- Also known as: Project Runway Middle East
- Genre: Reality show
- Created by: Eli Holzman
- Based on: Project Runway (US version)
- Directed by: Marcel Dufour (Content) Imad Abboud (Runway)
- Presented by: Jessica Kahawaty Valerie Abou Chacra
- Judges: Elie Saab Afef Jnifen Yousra
- Theme music composer: Jean-Marie Riachi
- Countries of origin: Middle East and North Africa
- Original language: Arabic
- No. of seasons: 2
- No. of episodes: 24

Production
- Executive producer: Alex Meouchy
- Producer: Mohamad Abdul Hak
- Production locations: Middle East and North Africa
- Running time: 60 minutes (including commercials)
- Production company: MBC Group

Original release
- Network: MBC 1 (2016–) MBC Masr 2 (2016–) LDC (2016–) LBCI 2 (2016–)
- Release: September 4, 2016

= Project Runway (Middle East) =

Project Runway Middle East, is the Arabian version of the successful American reality TV show Project Runway. The show premiered on September 4, 2016 on MBC Group. The show features 12 Arabian designers who compete to become "the next big Arab designer". The contestants compete with each other to create the best clothes and are restricted in time, materials and theme. Their designs are judged, and one or more designers are eliminated each week. During each season, selected competitors are progressively eliminated based on the judges' scores until only a few contestants remain; these finalists prepare a complete fashion collection, from which a winner is determined. Each episode welcomes a celebrity guest judge that will contribute in the decision making.

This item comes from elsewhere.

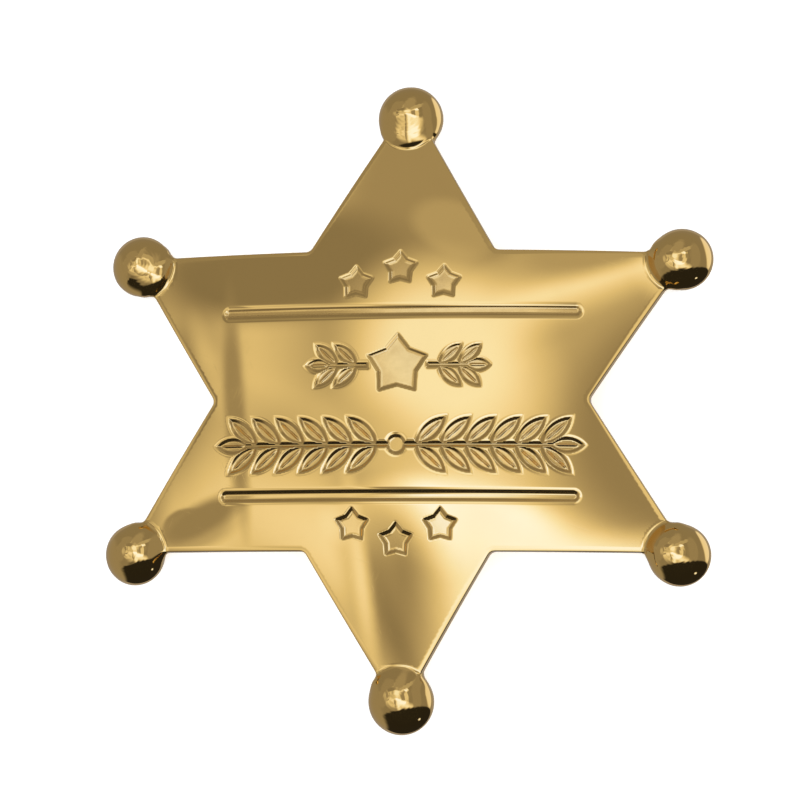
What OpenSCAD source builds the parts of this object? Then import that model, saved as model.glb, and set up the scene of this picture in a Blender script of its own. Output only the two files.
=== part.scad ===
// Six-pointed star badge, pressed from one sheet of brass, lying face up.
// Origin: middle of the badge, on the plane that the rims of the six balls rest on.
// +X to the right of the face, +Y to its top, +Z out of the face. Millimetres.

/* [Sheet] */
// Thickness of the sheet
sheet_t = 0.6; // [0.5:0.05:0.8]
// Radius of the domed face
dome_r = 109; // [100:1:130]
// Height of the turned edge, from the face to its lower rim
edge_h = 1.2; // [1:0.1:1.5]

/* [Balls] */
// Distance of the top and bottom ball centres from the middle
end_ball_y = 29.7; // [29.4:0.1:30]
// Radius of the top and bottom balls
end_ball_r = 3.33; // [3.1:0.01:3.5]
// Sideways distance of the four side ball centres from the middle
side_ball_x = 28; // [27.7:0.1:28.3]
// Distance of the side ball centres above and below the middle
side_ball_y = 14.9; // [14.7:0.1:15.1]
// Radius of the side balls
side_ball_r = 3.12; // [3:0.01:3.3]
// Depth of the ball centres below the crown of the face
ball_drop = 5.25; // [5:0.05:5.5]
// Height of the ball centres above their rims
ball_lip = 0.35; // [0.3:0.05:0.5]

/* [Outline] */
// Distance of the left and right inner corners from the middle
waist_x = 19.1; // [18.6:0.1:19.6]
// Sideways distance of the four other inner corners from the middle
notch_x = 9.5; // [9.2:0.1:9.8]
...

Project Runway Middle East is hosted by Valerie Abou Chacra, ex-Miss Lebanon 2015 and the mentor, Reem Faisal is a Saudi fashion designer and entrepreneur.

== Format ==

Project Runway Middle East uses progressive elimination to reduce the initial field of 12 or more fashion designers down to three or four before the final challenge. Each Episode features a celebrity guest who announces a new challenge, which requires the designers to develop one or more pieces of new clothing to be presented at a runway show. The challenges range in creative diversity to test the designers' ingenuity while maintaining their personal fashion design aesthetic. After the Challenge announcement The designers are given a budgeted stipend to select and purchase fabric and notions, and then provided a limited amount of time to finish their designs. Often, the designers work independently, although on some challenges, contestants must work in teams or as a single collective group. Once the deadline is reached, the designers must dress their models and select their hair, make-up, and accessories. Each model walks down the runway, and the garment the contestant made is rated by the panel of judges, including the world renowned Lebanese designer Elie Saab, Tunisian fashion model, actress and television presenter Afef Jnifen and finally Egyptian actress and singer Yousra

== Contestants ==

Season One was filmed in Lebanon at MBC Group. It featured many notable guests such as Nancy Ajram, Haifa Wehbe and many more.

=== Season 1 ===

- Hiba Majdi, from Saudi Arabia ELIMINATED
- Luma Saleh, from Lebanon: ELIMINATED
- Alham, from Morocco ELIMINATED
- Issa Hisso, from Syria ELIMINATED
- Amna Shandoly, from Egypt ELIMINATED
- Fatima Al najdi, from Egypt ELIMINATED
- Maroun Issa, from Lebanon ELIMINATED
- Lucy Fadel, from Jordan ELIMINATED
- Salim Charbel, from Tunisia ELIMINATED
- Saba Tarek, from Iraq ELIMINATED
- Rayan Atlas, from Algeria ELIMINATED
- Taghreed Al Areed, from Bahrain ELIMINATED
- Alaa Najd, from Lebanon The Winner

=== Season 2 ===

Season 2 Started filming back in May 2017, it is scheduled to start airing November 19, 2017 on MBC 1
The Winner of Season 2 is Saher Okal.